─── Information given ───

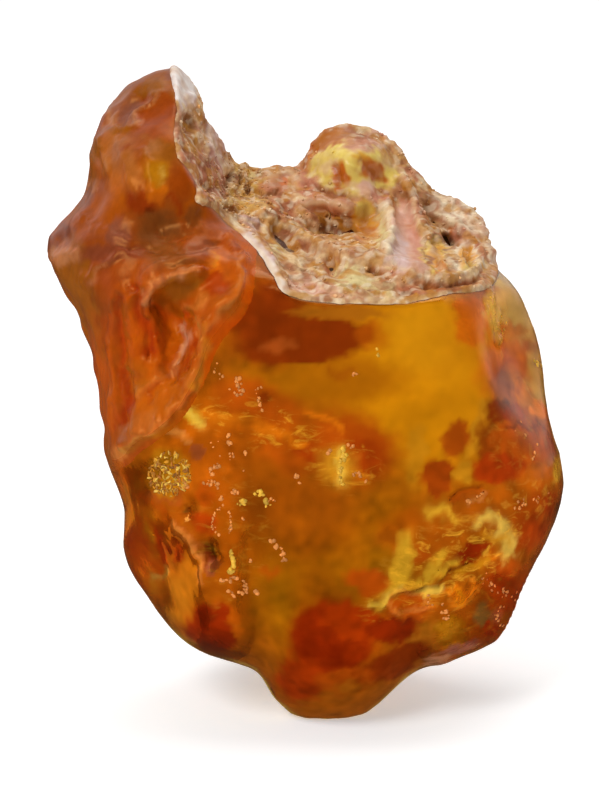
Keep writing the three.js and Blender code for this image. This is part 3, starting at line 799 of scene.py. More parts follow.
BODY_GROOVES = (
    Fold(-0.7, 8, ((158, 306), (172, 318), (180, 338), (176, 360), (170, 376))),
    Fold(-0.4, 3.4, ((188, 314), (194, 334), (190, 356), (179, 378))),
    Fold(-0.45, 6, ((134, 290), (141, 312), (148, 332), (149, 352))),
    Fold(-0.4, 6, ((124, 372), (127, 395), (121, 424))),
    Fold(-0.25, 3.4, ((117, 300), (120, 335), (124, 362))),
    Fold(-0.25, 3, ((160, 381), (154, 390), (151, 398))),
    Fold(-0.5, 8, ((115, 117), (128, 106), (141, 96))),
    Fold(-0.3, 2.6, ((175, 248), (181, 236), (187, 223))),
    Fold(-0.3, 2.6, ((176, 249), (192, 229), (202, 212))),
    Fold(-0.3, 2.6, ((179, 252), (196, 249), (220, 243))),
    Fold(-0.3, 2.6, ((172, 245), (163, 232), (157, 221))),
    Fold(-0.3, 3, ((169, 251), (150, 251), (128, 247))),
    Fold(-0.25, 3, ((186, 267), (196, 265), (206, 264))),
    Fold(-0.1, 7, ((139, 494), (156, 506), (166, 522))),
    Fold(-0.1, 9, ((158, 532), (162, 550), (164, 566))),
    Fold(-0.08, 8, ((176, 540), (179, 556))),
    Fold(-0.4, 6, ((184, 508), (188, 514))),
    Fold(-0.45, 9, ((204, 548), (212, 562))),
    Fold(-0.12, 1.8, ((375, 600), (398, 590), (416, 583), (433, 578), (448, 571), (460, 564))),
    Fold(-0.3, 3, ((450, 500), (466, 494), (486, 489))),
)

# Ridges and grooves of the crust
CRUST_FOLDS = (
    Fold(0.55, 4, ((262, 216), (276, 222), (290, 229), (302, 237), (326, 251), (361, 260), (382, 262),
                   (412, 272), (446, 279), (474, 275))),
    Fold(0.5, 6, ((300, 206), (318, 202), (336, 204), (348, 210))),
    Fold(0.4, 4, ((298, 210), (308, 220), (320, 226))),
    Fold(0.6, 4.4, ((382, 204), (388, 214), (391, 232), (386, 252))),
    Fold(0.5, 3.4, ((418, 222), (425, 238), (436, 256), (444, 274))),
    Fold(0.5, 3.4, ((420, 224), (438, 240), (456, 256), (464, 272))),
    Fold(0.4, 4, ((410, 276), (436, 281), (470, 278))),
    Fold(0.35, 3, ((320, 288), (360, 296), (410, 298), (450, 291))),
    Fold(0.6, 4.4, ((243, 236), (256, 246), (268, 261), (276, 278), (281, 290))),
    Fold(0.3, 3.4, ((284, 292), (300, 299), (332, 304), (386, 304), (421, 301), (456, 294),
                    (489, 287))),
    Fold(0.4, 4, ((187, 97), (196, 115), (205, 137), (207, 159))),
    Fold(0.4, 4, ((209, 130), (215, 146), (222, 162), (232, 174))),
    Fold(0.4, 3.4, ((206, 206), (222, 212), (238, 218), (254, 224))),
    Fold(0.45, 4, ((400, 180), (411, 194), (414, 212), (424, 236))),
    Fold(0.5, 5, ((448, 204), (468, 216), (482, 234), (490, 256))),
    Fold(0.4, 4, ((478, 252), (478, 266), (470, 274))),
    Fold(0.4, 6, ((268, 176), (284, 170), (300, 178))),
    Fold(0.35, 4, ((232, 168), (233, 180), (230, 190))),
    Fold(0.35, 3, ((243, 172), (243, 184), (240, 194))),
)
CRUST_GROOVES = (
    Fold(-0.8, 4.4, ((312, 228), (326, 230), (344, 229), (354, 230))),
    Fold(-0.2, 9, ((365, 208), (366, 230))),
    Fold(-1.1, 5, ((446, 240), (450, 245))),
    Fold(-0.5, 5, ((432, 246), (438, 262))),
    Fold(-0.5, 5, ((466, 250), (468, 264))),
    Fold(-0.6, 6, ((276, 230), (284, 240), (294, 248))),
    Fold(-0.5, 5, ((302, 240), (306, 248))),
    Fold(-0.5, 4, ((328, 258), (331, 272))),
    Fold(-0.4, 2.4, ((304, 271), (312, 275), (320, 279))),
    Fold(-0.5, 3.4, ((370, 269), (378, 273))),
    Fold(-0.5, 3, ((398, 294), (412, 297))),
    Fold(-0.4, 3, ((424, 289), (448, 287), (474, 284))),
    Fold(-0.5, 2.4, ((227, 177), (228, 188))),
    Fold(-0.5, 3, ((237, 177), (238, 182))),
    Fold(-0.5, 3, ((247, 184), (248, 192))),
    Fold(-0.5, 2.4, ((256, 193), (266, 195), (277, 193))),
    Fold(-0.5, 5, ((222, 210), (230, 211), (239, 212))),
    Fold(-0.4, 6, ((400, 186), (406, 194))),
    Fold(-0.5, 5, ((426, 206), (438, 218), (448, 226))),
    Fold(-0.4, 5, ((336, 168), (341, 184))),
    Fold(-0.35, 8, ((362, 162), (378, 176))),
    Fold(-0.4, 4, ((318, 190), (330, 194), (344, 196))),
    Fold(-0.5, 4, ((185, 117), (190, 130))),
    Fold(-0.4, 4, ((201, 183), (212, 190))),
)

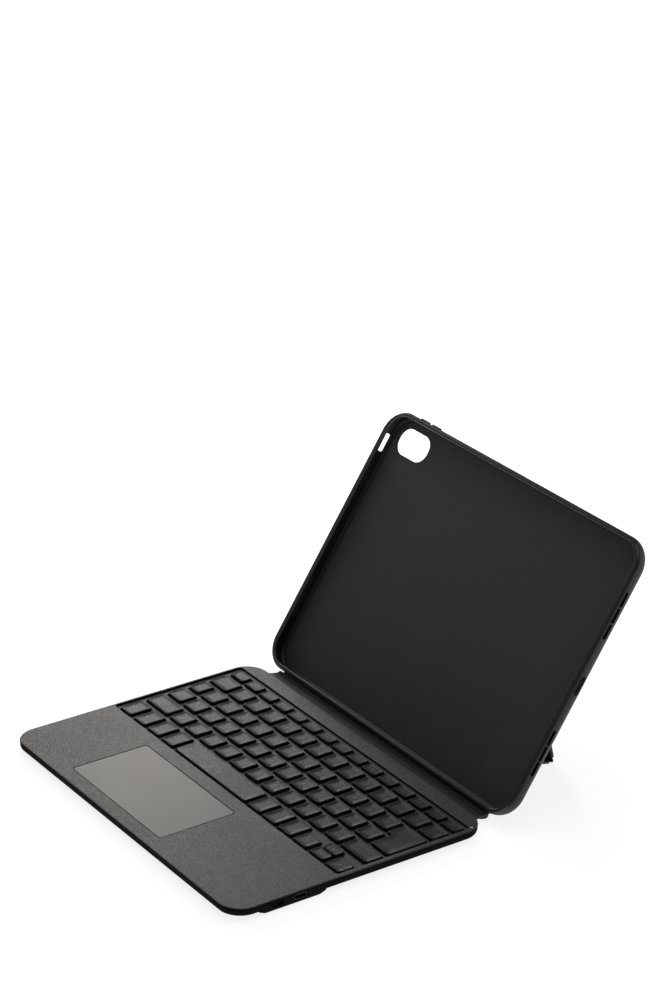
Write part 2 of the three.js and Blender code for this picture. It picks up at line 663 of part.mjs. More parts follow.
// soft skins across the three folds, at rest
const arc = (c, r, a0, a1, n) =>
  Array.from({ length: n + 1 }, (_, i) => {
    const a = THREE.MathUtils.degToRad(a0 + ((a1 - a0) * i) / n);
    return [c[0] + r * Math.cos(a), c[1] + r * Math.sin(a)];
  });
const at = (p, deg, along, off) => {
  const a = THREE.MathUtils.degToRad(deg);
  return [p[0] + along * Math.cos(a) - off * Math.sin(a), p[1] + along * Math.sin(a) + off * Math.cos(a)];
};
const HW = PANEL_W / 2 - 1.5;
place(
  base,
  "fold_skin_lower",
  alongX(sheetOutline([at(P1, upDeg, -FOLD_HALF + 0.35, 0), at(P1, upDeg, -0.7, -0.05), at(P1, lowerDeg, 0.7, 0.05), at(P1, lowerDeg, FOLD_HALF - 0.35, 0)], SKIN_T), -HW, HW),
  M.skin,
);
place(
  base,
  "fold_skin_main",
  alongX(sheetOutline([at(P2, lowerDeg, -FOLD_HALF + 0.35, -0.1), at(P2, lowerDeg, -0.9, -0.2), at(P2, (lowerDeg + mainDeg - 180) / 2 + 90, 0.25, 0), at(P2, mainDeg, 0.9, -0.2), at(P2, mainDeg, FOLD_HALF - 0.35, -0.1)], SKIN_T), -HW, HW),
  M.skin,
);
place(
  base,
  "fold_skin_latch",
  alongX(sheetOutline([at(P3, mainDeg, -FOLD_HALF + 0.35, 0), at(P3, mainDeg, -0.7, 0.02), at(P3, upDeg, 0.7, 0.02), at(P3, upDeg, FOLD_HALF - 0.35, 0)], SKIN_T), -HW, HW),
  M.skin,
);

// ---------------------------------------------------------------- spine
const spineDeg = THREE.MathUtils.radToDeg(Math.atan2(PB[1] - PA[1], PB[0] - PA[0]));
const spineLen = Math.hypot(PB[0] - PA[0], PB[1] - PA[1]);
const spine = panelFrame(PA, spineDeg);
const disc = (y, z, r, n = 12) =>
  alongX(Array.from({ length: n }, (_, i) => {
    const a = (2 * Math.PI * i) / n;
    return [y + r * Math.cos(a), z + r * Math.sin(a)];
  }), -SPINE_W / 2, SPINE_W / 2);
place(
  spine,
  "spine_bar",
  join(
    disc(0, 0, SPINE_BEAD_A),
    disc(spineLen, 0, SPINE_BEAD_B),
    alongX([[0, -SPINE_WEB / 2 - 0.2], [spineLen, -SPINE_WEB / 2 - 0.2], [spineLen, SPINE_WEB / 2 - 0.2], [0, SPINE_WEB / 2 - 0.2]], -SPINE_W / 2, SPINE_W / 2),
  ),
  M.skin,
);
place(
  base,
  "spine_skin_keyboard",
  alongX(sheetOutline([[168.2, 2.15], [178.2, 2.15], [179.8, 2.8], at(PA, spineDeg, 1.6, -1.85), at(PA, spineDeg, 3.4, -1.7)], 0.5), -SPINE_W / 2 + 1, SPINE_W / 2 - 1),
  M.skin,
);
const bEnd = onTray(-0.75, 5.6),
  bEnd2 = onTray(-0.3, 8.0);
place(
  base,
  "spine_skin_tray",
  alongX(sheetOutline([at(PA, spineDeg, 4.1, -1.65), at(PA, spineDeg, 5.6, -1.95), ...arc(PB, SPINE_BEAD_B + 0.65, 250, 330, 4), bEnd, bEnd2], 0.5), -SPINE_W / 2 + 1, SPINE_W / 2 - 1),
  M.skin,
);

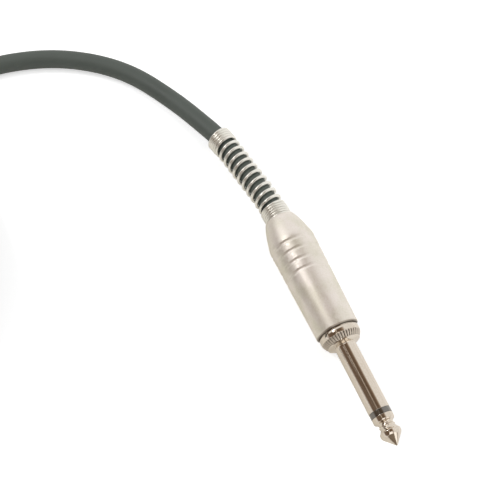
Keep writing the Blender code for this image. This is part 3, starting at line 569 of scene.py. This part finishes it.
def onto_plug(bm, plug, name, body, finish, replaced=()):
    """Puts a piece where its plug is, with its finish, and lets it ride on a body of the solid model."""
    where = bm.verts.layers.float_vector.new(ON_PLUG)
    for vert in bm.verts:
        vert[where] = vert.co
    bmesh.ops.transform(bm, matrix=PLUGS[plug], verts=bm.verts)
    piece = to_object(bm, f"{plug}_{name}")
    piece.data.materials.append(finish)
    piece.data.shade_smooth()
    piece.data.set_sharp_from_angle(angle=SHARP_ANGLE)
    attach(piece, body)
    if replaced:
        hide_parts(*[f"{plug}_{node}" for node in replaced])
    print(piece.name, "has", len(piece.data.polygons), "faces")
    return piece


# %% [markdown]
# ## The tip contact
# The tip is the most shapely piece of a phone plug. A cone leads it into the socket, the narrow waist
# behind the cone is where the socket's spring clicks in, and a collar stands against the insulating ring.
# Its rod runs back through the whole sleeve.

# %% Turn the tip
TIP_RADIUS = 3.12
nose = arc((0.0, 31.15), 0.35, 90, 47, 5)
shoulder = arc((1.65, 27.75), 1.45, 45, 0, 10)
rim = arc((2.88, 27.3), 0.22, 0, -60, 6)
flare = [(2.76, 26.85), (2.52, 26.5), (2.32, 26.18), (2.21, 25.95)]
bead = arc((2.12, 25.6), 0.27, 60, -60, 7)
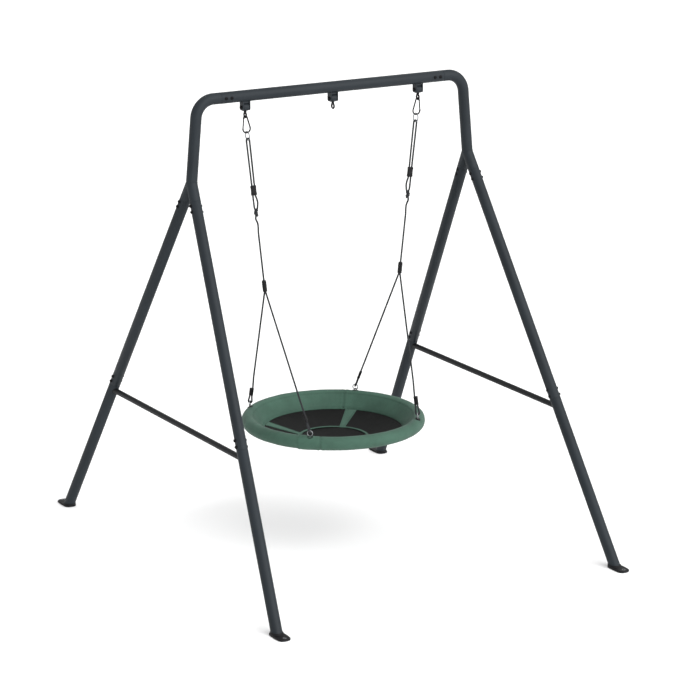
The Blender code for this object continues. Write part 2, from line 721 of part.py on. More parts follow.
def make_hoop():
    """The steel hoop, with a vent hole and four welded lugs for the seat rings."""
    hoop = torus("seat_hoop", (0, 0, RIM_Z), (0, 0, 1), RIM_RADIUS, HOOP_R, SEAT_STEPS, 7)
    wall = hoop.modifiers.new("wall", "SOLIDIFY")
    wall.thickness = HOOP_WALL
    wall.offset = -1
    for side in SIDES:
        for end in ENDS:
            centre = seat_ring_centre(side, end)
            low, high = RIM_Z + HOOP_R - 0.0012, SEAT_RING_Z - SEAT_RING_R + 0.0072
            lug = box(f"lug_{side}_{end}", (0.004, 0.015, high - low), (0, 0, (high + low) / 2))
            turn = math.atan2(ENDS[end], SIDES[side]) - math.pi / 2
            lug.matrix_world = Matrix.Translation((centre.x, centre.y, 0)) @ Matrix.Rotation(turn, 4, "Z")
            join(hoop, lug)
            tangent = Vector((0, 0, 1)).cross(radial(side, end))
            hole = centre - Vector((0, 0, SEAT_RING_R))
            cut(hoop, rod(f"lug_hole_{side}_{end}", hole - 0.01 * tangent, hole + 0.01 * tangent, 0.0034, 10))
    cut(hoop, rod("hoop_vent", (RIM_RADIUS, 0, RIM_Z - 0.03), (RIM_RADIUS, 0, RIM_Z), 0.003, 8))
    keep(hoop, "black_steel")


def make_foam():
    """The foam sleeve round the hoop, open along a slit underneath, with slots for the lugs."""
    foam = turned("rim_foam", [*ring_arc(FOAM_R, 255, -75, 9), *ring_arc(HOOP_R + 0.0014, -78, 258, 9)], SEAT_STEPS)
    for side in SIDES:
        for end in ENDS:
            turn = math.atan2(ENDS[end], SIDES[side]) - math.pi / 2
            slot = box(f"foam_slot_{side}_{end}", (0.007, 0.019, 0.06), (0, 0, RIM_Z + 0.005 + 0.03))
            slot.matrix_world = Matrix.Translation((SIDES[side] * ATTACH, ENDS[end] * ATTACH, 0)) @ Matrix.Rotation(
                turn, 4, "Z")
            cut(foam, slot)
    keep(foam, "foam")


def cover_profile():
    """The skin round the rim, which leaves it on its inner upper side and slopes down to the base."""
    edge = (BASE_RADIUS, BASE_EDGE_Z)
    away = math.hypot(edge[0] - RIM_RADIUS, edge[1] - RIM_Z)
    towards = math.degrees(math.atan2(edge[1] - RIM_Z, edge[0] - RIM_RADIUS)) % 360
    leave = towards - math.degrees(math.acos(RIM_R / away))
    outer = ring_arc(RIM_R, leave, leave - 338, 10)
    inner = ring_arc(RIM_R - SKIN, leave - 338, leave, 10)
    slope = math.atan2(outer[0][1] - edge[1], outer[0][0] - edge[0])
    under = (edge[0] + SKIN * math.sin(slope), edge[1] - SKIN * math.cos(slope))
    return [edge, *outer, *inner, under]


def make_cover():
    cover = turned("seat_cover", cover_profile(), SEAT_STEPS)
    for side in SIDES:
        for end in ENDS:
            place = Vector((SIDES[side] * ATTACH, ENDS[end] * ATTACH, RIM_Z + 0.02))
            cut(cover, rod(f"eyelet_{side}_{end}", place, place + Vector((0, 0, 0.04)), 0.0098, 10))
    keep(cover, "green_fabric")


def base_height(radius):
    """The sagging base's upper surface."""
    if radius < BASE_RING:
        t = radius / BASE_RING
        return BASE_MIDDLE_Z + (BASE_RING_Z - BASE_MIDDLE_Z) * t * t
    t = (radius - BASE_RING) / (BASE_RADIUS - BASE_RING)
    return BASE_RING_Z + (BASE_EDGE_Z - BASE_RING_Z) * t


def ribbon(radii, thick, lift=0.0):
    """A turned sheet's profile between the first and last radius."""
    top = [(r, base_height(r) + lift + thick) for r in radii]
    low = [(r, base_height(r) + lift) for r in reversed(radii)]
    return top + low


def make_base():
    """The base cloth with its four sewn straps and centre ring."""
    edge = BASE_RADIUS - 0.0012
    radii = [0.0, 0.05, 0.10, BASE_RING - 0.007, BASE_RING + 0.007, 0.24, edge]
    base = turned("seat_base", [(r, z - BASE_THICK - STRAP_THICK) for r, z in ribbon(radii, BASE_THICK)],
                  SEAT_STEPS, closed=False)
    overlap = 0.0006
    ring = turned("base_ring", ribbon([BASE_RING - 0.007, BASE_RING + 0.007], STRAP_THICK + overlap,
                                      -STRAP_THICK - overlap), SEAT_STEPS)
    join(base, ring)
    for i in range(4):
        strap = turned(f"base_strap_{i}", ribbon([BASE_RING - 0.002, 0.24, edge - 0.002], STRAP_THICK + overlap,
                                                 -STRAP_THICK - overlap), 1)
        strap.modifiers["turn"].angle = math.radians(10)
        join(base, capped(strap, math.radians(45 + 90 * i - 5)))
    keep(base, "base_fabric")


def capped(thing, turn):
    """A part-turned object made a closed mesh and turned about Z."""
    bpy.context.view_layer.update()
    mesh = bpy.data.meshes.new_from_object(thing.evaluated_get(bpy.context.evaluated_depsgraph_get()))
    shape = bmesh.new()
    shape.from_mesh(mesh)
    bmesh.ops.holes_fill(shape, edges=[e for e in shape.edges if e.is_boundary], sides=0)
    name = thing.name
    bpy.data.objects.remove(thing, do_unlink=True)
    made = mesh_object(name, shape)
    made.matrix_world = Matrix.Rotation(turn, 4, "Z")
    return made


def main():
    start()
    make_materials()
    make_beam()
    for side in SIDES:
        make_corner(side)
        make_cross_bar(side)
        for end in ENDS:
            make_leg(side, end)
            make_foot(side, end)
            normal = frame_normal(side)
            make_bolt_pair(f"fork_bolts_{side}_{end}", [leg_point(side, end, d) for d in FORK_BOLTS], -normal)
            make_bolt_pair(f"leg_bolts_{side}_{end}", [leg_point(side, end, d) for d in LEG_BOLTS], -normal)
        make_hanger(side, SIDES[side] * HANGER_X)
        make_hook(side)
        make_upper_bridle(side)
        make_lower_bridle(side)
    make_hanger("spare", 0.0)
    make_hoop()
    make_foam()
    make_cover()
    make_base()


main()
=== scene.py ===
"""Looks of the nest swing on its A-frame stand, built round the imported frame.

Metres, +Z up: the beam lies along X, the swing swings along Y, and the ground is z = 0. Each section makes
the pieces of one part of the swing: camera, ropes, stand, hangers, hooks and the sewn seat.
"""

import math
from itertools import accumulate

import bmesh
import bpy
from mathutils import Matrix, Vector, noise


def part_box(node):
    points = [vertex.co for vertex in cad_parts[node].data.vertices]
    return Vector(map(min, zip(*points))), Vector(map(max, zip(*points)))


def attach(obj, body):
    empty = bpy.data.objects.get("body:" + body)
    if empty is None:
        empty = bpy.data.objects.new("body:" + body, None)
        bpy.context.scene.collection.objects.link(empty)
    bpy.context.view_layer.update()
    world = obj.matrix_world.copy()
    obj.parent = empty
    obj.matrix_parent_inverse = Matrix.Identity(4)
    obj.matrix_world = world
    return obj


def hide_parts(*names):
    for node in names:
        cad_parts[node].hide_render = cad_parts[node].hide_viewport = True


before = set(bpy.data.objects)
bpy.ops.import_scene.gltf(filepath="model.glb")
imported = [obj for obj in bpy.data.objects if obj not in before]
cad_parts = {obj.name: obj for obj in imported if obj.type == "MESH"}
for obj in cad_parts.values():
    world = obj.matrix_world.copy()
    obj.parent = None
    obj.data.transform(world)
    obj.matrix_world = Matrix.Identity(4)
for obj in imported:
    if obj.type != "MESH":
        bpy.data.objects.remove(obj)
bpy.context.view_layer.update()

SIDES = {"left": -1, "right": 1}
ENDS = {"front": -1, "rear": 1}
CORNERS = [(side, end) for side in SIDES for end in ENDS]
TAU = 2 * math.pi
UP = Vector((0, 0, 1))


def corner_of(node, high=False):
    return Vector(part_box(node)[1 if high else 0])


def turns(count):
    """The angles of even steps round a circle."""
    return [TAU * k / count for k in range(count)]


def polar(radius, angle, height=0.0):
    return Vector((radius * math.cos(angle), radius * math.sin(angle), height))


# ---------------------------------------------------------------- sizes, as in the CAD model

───

» What to produce
Pull every line containing "Write" out of the data above.

» Answer to the problem
Write part 2 of the three.js and Blender code for this picture. It picks up at line 663 of part.mjs. More parts follow.
The Blender code for this object continues. Write part 2, from line 721 of part.py on. More parts follow.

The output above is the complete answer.